Name 3 of the biggest women influencers in your life? How do they influence you professionally?
I believe that where I am I owe it entirely to the women of my family, mainly to my mother, aunt, and cousin who, from their unconscious place, not only opened the a way for me to a world of creativity and sensitivity, but are also people who at the time and education they had, they could never dedicate themselves to what they were really passionate about, in fact, I think that only today they are seeing viable that one can live on something that they love.
Since I was little, I saw in their homes and their works the art of the manual, from clay, decoration, clothes, and design, to the solidarity with which they worked as a team and always supported each other. All of this shaped me as a person and of course, fervently influenced my profession and the way I work today.
If you could collaborate with any women, past or present, who would it be and why?
I feel that there is no single name with whom I would like to collaborate, I believe that any woman from the past and even the present is constantly fighting battles to be able to raise her voice and make a space in her field.
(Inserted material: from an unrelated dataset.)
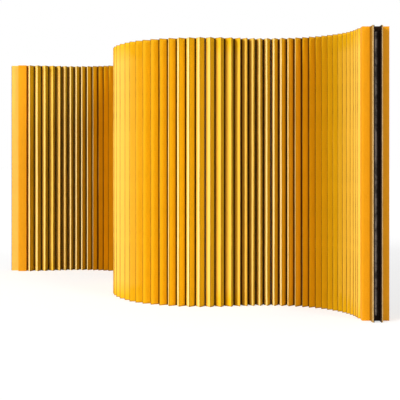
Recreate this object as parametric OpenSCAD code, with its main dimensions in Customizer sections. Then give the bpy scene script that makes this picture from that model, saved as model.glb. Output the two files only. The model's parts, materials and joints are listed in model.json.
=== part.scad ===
// Free-standing room screen of pleated kraft board.
// The wall is a row of folded six-sided tubes, each as tall as the screen. Two
// neighbours are glued along a strip down their waists, so the row can be drawn
// out, curled and straightened. A stiff box with a grip channel closes each end.
// Plan view: the wall is walked from its left end to its right end, the side that
// faces the viewer (-Y at the start) is the right-hand side, and a left turn is positive.

/* [Wall] */
// Height of the screen
screen_h = 1700; // [900:10:2200]
// Thickness of the board that the tubes are folded from
board_t = 1.5; // [0.8:0.1:2.5]
// Width of a leaf, from the waist fold to the ridge fold
leaf_w = 56; // [52:1:70]
// Half the width of a tube's waist, from the middle of the wall to the fold
waist_half = 40; // [34:1:52]
// Half the width of the glued strip between two tubes
glue_half = 12; // [6:1:18]
// How far a waist stands back from the glued strip at its folds
waist_relief = 4; // [3:0.5:7]
// Clear slit at a waist that flexes
flex_gap = 0.3; // [0.2:0.05:0.6]
// Angle by which a waist that flexes can curl past its rest
curl_margin = 4.5; // [1:0.5:6]

/* [Lead-in at the left end] */
// Tubes in the lead-in
lead_tubes = 4; // [2:2:8]
// Pitch of the lead-in's tubes along the middle of the wall
lead_pitch = 56; // [44:0.5:70]
// Turn of the lead-in
lead_turn = 20; // [10:1:30]

/* [Left bay] */
// Tubes in the left bay
left_bay_tubes = 18; // [12:2:20]
// Pitch of the left bay's tubes
left_bay_pitch = 54.1; // [46:0.1:66]
// Turn of the left bay
left_bay_turn = -88.5; // [-104:0.5:-66]

/* [Back run] */
// Tubes in the back run
back_run_tubes = 10; // [6:2:12]
// Pitch of the back run's tubes
back_run_pitch = 72.5; // [60:0.5:80]
// Turn of the back run
back_run_turn = -49; // [-60:1:-38]

/* [Shoulder] */
// Tubes in the shoulder, which the hand has drawn out the most
shoulder_tubes = 10; // [6:2:12]
// Pitch of the shoulder's tubes
shoulder_pitch = 74.5; // [60:0.5:84]
// Turn of the shoulder
shoulder_turn = 60.5; // [46:0.5:70]

/* [Front bend] */
// Tubes in the front bend
front_bend_tubes = 12; // [8:2:14]
// Pitch of the front bend's tubes
front_bend_pitch = 58; // [50:0.5:66]
// Turn of the front bend
front_bend_turn = 75; // [60:1:84]

/* [Front run] */
// Tubes in the front run
front_run_tubes = 4; // [2:2:8]
// Pitch of the front run's tubes
front_run_pitch = 51; // [44:0.5:64]
// Turn of the front run
front_run_turn = -17.5; // [-26:0.5:-8]

/* [Right bay] */
// Tubes in the right bay
right_bay_tubes = 18; // [12:2:20]
// Pitch of the right bay's tubes
right_bay_pitch = 52.8; // [46:0.1:64]
// Turn of the right bay
right_bay_turn = -90.5; // [-104:0.5:-70]

/* [End boxes] */
// Half the width of an end box
box_half = 79; // [64:1:90]
// Depth of an end box along the wall
box_depth = 66; // [45:1:90]
// Thickness of the board that an end box is folded from
box_t = 3; // [2:0.5:5]
// Half the width of the batten behind the front of an end box
batten_half = 30; // [24:1:40]
// Thickness of the batten
batten_t = 18; // [15:1:24]
// How far the batten stops short of the top and bottom
batten_inset = 12; // [6:1:40]

/* [Grip channels] */
// Half the outer width of a channel
channel_half = 23; // [18:0.5:26]
// Depth of a channel
channel_depth = 66; // [46:1:84]
// Thickness of a channel's back strip
back_t = 2.5; // [1.5:0.5:4]
// Thickness of a channel's two side strips
side_t = 2.5; // [1.5:0.5:4]
// Radius of the rounded lip along each side strip
lip_r = 1.9; // [1.6:0.1:3]
// Thickness of a cheek beside a channel
cheek_t = 7.5; // [5:0.5:12]
// How far a cheek stands back from the lips of its channel
cheek_setback = 5; // [4:0.5:12]

/* [Clamp bars] */
// Width of a clamp bar
bar_w = 14; // [12:0.5:20]
// Thickness of a clamp bar
bar_t = 4; // [3:0.5:6]
// How far a clamp bar stops short of the top and bottom
bar_inset = 32; // [20:1:60]
// Screws through a clamp bar
screw_n = 7; // [4:1:9]
// Distance from a bar's end to its first screw
screw_margin = 40; // [20:1:80]
// Diameter of a screw's shank
screw_d = 4; // [3:0.5:5]
// Diameter of a screw's pan head
screw_head_d = 8.5; // [7:0.5:10]
// Height of a screw's pan head
screw_head_h = 2.8; // [2:0.2:4]
// Length of a screw under its head
screw_l = 24; // [18:1:30]
// Clearance of a screw in the pieces that it passes through
screw_clear = 0.25; // [0.2:0.05:0.5]
// Undersize of the pilot hole that a screw bites into
screw_bite = 0.4; // [0.2:0.1:0.8]

/* [Hidden] */
TUBES_PER_NODE = 2;
BAYS = [
    [lead_tubes, lead_pitch, lead_turn],
    [left_bay_tubes, left_bay_pitch, left_bay_turn],
    [back_run_tubes, back_run_pitch, back_run_turn],
    [shoulder_tubes, shoulder_pitch, shoulder_turn],
    [front_bend_tubes, front_bend_pitch, front_bend_turn],
    [front_run_tubes, front_run_pitch, front_run_turn],
    [right_bay_tubes, right_bay_pitch, right_bay_turn],
];

// Pitch and turn of each tube in the row
tubes = [for (bay = BAYS) for (i = [1:bay[0]]) [bay[1], bay[2] / bay[0]]];
tube_n = len(tubes);
pair_n = tube_n / TUBES_PER_NODE;

function dir(a) = [cos(a), sin(a)];
function right_of(a) = [sin(a), -cos(a)];
function chord(pitch, turn) = turn == 0 ? pitch : pitch * sin(turn / 2) * 360 / (PI * turn);

// Heading of the wall at each waist, from the left end to the right end
headings = [
    for (i = 0, h = 0; i <= tube_n; h = h + (i < tube_n ? tubes[i][1] : 0), i = i + 1) h
];

// Middle of each waist, counted from the left end
walk = [
    for (
        i = 0, p = [0, 0];
        i <= tube_n;
        p = p + (i < tube_n
            ? chord(tubes[i][0], tubes[i][1]) * dir(headings[i] + tubes[i][1] / 2)
            : [0, 0]),
        i = i + 1
    ) p
];

// Whether a waist flexes: those between two nodes do, and the two ends don't
function flexes(i) = i > 0 && i < tube_n && i % TUBES_PER_NODE == 0;

// Side of the wall that is convex at a waist, where its living hinge lies:
// 1 is the right-hand side and -1 the left-hand side
function hinge_side(i) = tubes[i - 1][1] + tubes[i][1] > 0 ? 1 : -1;

// How far a tube's waist stands back from the plane of waist i, at a distance v
// to the right of the middle of the wall
function flex_offset(i, v) =
    flex_gap / 2 + tan(curl_margin / 2) * max(0, glue_half - hinge_side(i) * v);
function stand_back(i, v) =
    (abs(v) > glue_half ? waist_relief : 0) + (flexes(i) ? flex_offset(i, v) : 0);
function waist_point(i, v, way) =
    walk[i] + v * right_of(headings[i]) + way * stand_back(i, v) * dir(headings[i]);

// A ridge fold lies one leaf away from both of its waist folds
function ridge(a, b, side) =
    let (
        half = norm(b - a) / 2,
        along = (b - a) / (2 * half),
        out = side * [along[1], -along[0]]
    )
    (a + b) / 2 + sqrt(leaf_w * leaf_w - half * half) * out;

// Outline of tube i, anticlockwise seen from above: up its right side, back down its left
function tube_outline(i) =
    let (
        start = [for (v = [-waist_half, -glue_half, glue_half, waist_half]) waist_point(i, v, 1)],
        end = [for (v = [waist_half, glue_half, -glue_half, -waist_half]) waist_point(i + 1, v, -1)]
    )
    concat(start, [ridge(start[3], end[0], 1)], end, [ridge(start[0], end[3], -1)]);

// A convex outline moved in by t, each side on its own normal
function inset_outline(pts, t) =
    let (n = len(pts))
    [
        for (i = [0:n - 1])
            let (
                p = pts[i],
                u = unit(p - pts[(i + n - 1) % n]),
                w = unit(pts[(i + 1) % n] - p),
                bisector = unit(left_of(u) + left_of(w))
            )
            p + bisector * t / (bisector * left_of(u))
    ];
function unit(v) = v / norm(v);
function left_of(v) = [-v[1], v[0]];

// Place of the two end boxes and the way that they face
END_LEFT = [walk[0], headings[0] + 180];
END_RIGHT = [walk[tube_n], headings[tube_n]];
channel_front = box_depth + channel_depth;
cheek_front = channel_front - cheek_setback;
function end_corners(end) = [
    for (u = [0, box_depth], v = [-box_half, box_half])
        end[0] + u * dir(end[1]) + v * right_of(end[1]),
    for (v = [-channel_half, channel_half])
        end[0] + channel_front * dir(end[1]) + v * right_of(end[1])
];

// The origin is under the middle of the space that the screen fills
outer_points = concat(
    [for (i = [0:tube_n - 1]) for (p = tube_outline(i)) p],
    end_corners(END_LEFT),
    end_corners(END_RIGHT)
);
xs = [for (p = outer_points) p[0]];
ys = [for (p = outer_points) p[1]];
middle = [(min(xs) + max(xs)) / 2, (min(ys) + max(ys)) / 2];

screw_spacing = (screen_h - 2 * (bar_inset + screw_margin)) / (screw_n - 1);
screw_heights = [for (i = [0:screw_n - 1]) bar_inset + screw_margin + i * screw_spacing];
bar_back = box_depth + back_t;
bar_front = bar_back + bar_t;

KRAFT = "#f2a916";
KRAFT_END = "#ffbe45";
RAW_EDGE = "#c9a06a";
PINE = "#d9b37c";
DARK_METAL = "#2b1d14";
BRIGHT_METAL = "#9b958d";
$fn = 32;

function two_digits(i) = str(i < 10 ? "0" : "", i);
PAIR_NODES = [for (i = [1:pair_n]) str("tube_pair_", two_digits(i))];
END_PIECES = [
    "end_box", "batten",
    "channel_back", "near_channel_side", "far_channel_side",
    "near_cheek", "far_cheek",
    "clamp_bar", "clamp_screws",
];
END_NODES = [for (side = ["left_", "right_"]) for (piece = END_PIECES) str(side, piece)];

// Two tubes that share the waist between them, where the glue makes them one
module tube_pair(k) {
    first = (k - 1) * TUBES_PER_NODE;
    color(KRAFT)
        linear_extrude(screen_h)
            for (i = [first:first + TUBES_PER_NODE - 1])
                difference() {
                    polygon(tube_outline(i));
                    polygon(inset_outline(tube_outline(i), board_t));
                }
}

// Everything at an end is drawn looking out along +X from the waist of the last tube
module at_end(end) {
    translate([end[0][0], end[0][1], 0])
        rotate(end[1])
            children();
}

module screw_holes(d) {
    for (z = screw_heights)
        translate([box_depth - box_t - batten_t - 1, 0, z])
            rotate([0, 90, 0])
                cylinder(h = batten_t + box_t + back_t + bar_t + 2, d = d);
}

module end_box() {
    color(KRAFT_END)
        difference() {
            translate([0, -box_half, 0])
                cube([box_depth, 2 * box_half, screen_h]);
            translate([box_t, box_t - box_half, -1])
                cube([box_depth - 2 * box_t, 2 * (box_half - box_t), screen_h + 2]);
            screw_holes(screw_d + 2 * screw_clear);
        }
}

module batten() {
    color(PINE)
        difference() {
            translate([box_depth - box_t - batten_t, -batten_half, batten_inset])
                cube([batten_t, 2 * batten_half, screen_h - 2 * batten_inset]);
            screw_holes(screw_d - screw_bite);
        }
}

// The flat strip that closes a channel at its back, clamped to the box
module channel_back() {
    color(DARK_METAL)
        difference() {
            translate([box_depth, -channel_half, 0])
                cube([back_t, 2 * channel_half, screen_h]);
            screw_holes(screw_d + 2 * screw_clear);
        }
}

// A strip along one side of a channel, from its back strip to a rounded lip
module channel_side(side) {
    color(DARK_METAL)
        linear_extrude(screen_h) {
            translate([bar_back, side > 0 ? channel_half - side_t : -channel_half])
                square([channel_front - lip_r - bar_back, side_t]);
            translate([channel_front - lip_r, side * (channel_half - lip_r)])
                circle(lip_r);
        }
}

module cheek(side) {
    color(RAW_EDGE)
        translate([box_depth, side > 0 ? channel_half : -channel_half - cheek_t, 0])
            cube([cheek_front - box_depth, cheek_t, screen_h]);
}

module clamp_bar() {
    color(BRIGHT_METAL)
        difference() {
            translate([bar_back, -bar_w / 2, bar_inset])
                cube([bar_t, bar_w, screen_h - 2 * bar_inset]);
            screw_holes(screw_d + 2 * screw_clear);
        }
}

// A pan-head screw with a pointed end, lying along -X from the back of its head
module clamp_screw() {
    tip = screw_d;
    rotate([0, 90, 0]) {
        translate([0, 0, -screw_l])
            cylinder(h = tip, d1 = 0.6, d2 = screw_d);
        translate([0, 0, tip - screw_l])
            cylinder(h = screw_l - tip, d = screw_d);
        cylinder(h = screw_head_h / 2, d = screw_head_d);
        translate([0, 0, screw_head_h / 2])
            cylinder(h = screw_head_h / 2, d1 = screw_head_d, d2 = 0.6 * screw_head_d);
    }
}

module clamp_screws() {
    color(BRIGHT_METAL)
        for (z = screw_heights)
            translate([bar_front, 0, z])
                clamp_screw();
}

// One piece of an end; "near" is the side of it that faces the viewer at rest
module end_piece(name, end, near_side) {
    at_end(end) {
        if (name == "end_box") end_box();
        if (name == "batten") batten();
        if (name == "channel_back") channel_back();
        if (name == "near_channel_side") channel_side(near_side);
        if (name == "far_channel_side") channel_side(-near_side);
        if (name == "near_cheek") cheek(near_side);
        if (name == "far_cheek") cheek(-near_side);
        if (name == "clamp_bar") clamp_bar();
        if (name == "clamp_screws") clamp_screws();
    }
}

translate([-middle[0], -middle[1], 0]) {
    for (k = [1:pair_n])
        tube_pair(k);
    for (name = END_PIECES) {
        end_piece(name, END_LEFT, 1);
        end_piece(name, END_RIGHT, -1);
    }
}
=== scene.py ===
"""Looks of a free-standing room screen of pleated kraft board.

The wall is a row of folded six-sided tubes, as tall as the screen and glued to each other
down their waists. A stiff box with a grip channel closes each end. Lengths are in metres.
In plan the wall is walked from its left end to its right end, and the side that faces the
viewer is its right-hand side.
"""

import json
import math

import bmesh
import bpy
from bpy.props import (
    CollectionProperty,
    FloatProperty,
    FloatVectorProperty,
    IntProperty,
    PointerProperty,
)
from bpy.types import Operator, Panel, PropertyGroup
from mathutils import Matrix, Vector, noise


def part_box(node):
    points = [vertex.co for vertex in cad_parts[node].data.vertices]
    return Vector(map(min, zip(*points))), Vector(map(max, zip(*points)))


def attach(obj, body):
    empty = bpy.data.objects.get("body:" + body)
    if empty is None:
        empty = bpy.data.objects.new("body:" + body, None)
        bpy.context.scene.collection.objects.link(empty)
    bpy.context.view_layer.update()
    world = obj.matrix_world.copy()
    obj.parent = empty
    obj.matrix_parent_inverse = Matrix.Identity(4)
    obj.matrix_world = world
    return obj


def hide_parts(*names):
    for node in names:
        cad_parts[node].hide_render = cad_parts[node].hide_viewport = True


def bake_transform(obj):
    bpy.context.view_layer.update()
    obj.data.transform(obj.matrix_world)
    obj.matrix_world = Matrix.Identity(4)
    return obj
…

I particularly feel a great interest in the Argentine plastic artist Lola Mora who was a pioneer (and of course criticized) in the role of a woman in the art of our country. On the other hand, as a current reference I would love to meet the philosopher Judith Butler, a great reference of current feminism and queer theory.
What's next for you as a creator? 2021 and beyond?
If I am clear about something, it is never to feel that I have done enough. I understand that the path as an artist is to never stop creating, studying, researching. I also feel that when one begins a journey as an artist, one cannot be away from what is happening around us, from being alert to the claims that we have next to us. Of course, it is impossible to be on all fronts, but as sensitive beings, creators, and perceivers of the reality that we are, I understand that we have an obligation to make all that we notice visible and not just stay with the "aesthetic".
Finish the sentence: Women are the...?
In my city we use a phrase that says "Today more than ever, we are the scream of those who are no longer here...we are people fighting and demanding for what corresponds to us and they took us away."
What are you looking forward to post-quarantine?
I hope that at least in my city we can meet again, socialize and share spaces so together with other artists, we can continue to create collectively. I understand that collectively is the only way to criticize, modify and grow as an artist to give more space in our city to all who, without privileges, are in each home without being able to show their art, without being able to relate to others and without being able to access training tools. We live in cities where there are practically no state budgets to generate public resources at the service of the community, and if there are, they have little visibility or budget.